题目大意:
题解:
啊啊啊.
被这种SB题坑了半天.
求出异或前缀和后
从n到1枚举\(r_1\)的取值就好了啊.
用Trie 算出1 ~ \(r_1-1\)和\(a_{r_1}\)的异或最大值ans1
以及\(a_{r_1 + 1}\)和\(r_1 + 1\) ~ n的异或最大值ans2
用ans1 + max{ans2}更新答案就好了
#include <cstdio>
#include <cstring>
#include <algorithm>
using namespace std;
typedef long long ll;
inline void read(int &x){
x=0;char ch;bool flag = false;
while(ch=getchar(),ch<'!');if(ch == '-') ch=getchar(),flag = true;
while(x=10*x+ch-'0',ch=getchar(),ch>'!');if(flag) x=-x;
}
const int maxn = 600010;
struct Node{
Node* ch[2];
int siz;
}*null,*root[maxn];
Node mem[maxn*32],*it;
inline void init(){
it = mem;
null = it++;null->ch[0] = null->ch[1] = null;
null->siz = 0;
}
Node* insert(Node *rt,int x,int d){
Node *p = it++;*p = *rt;p->siz ++;
if(d == -1) return p;
int id = (x>>d)&1;
p->ch[id] = insert(p->ch[id],x,d-1);
return p;
}
int query(Node *p1,Node *p2,int x,int d){
if(d == -1) return 0;
int id = (x>>d)&1;
if(p2->ch[id^1]->siz - p1->ch[id^1]->siz > 0)
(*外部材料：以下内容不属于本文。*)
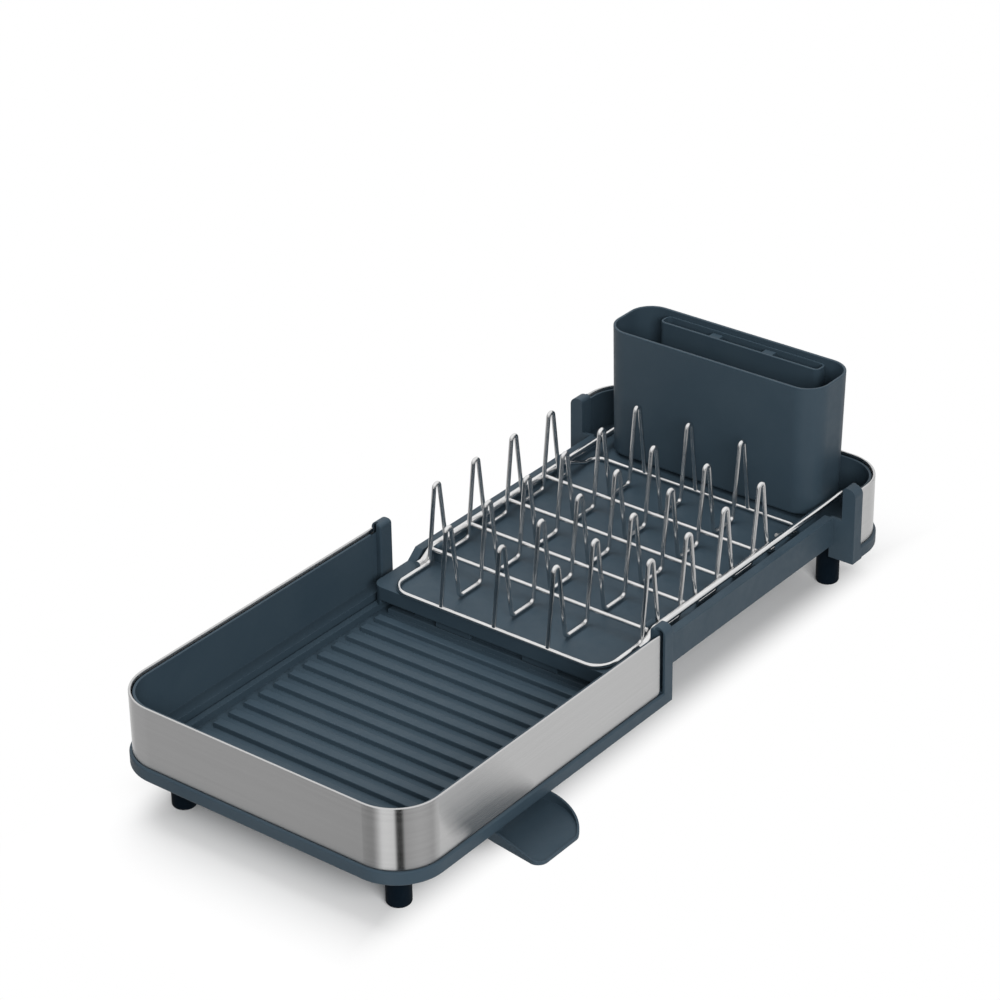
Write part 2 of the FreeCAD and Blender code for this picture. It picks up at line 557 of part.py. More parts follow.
def spout_outline(inset, z0, z1):
    """Scoop seen from above: straight left edge and tip, round right side, hidden straight root."""
    centre_x = SPOUT_PIVOT_X + SPOUT_CENTRE_DX
    centre_y = PIVOT_Y - SPOUT_CENTRE_DY
    radius = SPOUT_RADIUS - inset
    lean = math.radians(SPOUT_LEFT_LEAN)
    tip_y = centre_y - SPOUT_TIP_OUT + inset
    root_y = centre_y + SPOUT_ROOT_IN - inset

    def left_x(y):
        return SPOUT_PIVOT_X - SPOUT_LEFT_OFFSET + inset / math.cos(lean) + (y - PIVOT_Y) * math.tan(lean)

    def right_x(y):
        return centre_x + math.sqrt(radius ** 2 - (y - centre_y) ** 2)

    corners = [vec(left_x(root_y), root_y, z0), vec(left_x(tip_y), tip_y, z0),
               vec(right_x(tip_y), tip_y, z0), vec(right_x(root_y), root_y, z0)]
    side = Part.Arc(corners[2], vec(centre_x + radius, centre_y, z0), corners[3]).toShape()
    edges = [Part.makeLine(corners[0], corners[1]), Part.makeLine(corners[1], corners[2]), side,
             Part.makeLine(corners[3], corners[0])]
    solid = Part.Face(Part.Wire(edges)).extrude(vec(0, 0, z1 - z0))
    tip_edges = [e for e in solid.Edges if e.BoundBox.ZLength > 1 and e.BoundBox.YMax < tip_y + 1]
    root_edges = [e for e in solid.Edges if e.BoundBox.ZLength > 1 and e.BoundBox.YMin > root_y - 1]
    solid = solid.makeFillet(SPOUT_CORNER - inset, tip_edges)
    return solid.makeFillet(SPOUT_ROOT_CORNER - inset, root_edges)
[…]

return (1<<d) | query(p1->ch[id^1],p2->ch[id^1],x,d-1);
return query(p1->ch[id],p2->ch[id],x,d-1);
}
void dfs(Node *p){
printf("siz = %d\n",p->siz);
if(p->ch[0] != null){puts("-> ch[0] : ");dfs(p->ch[0]);}
if(p->ch[1] != null){puts("-> ch[1] : ");dfs(p->ch[1]);}
puts("return");
}
int a[maxn];
int main(){
int n;read(n);init();root[0] = null;
root[1] = insert(root[0],0,31);
++n;
for(int i=2;i<=n;++i){
read(a[i]);a[i] ^= a[i-1];
root[i] = insert(root[i-1],a[i],31);
}
int ans = 0,max2 = 0;
for(int i=n;i>=2;--i){
max2 = max(max2,query(root[i],root[n],a[i],31));
ans = max(ans,max2 + query(root[0],root[i],a[i],31));
}printf("%d\n",ans);
getchar();getchar();
return 0;
}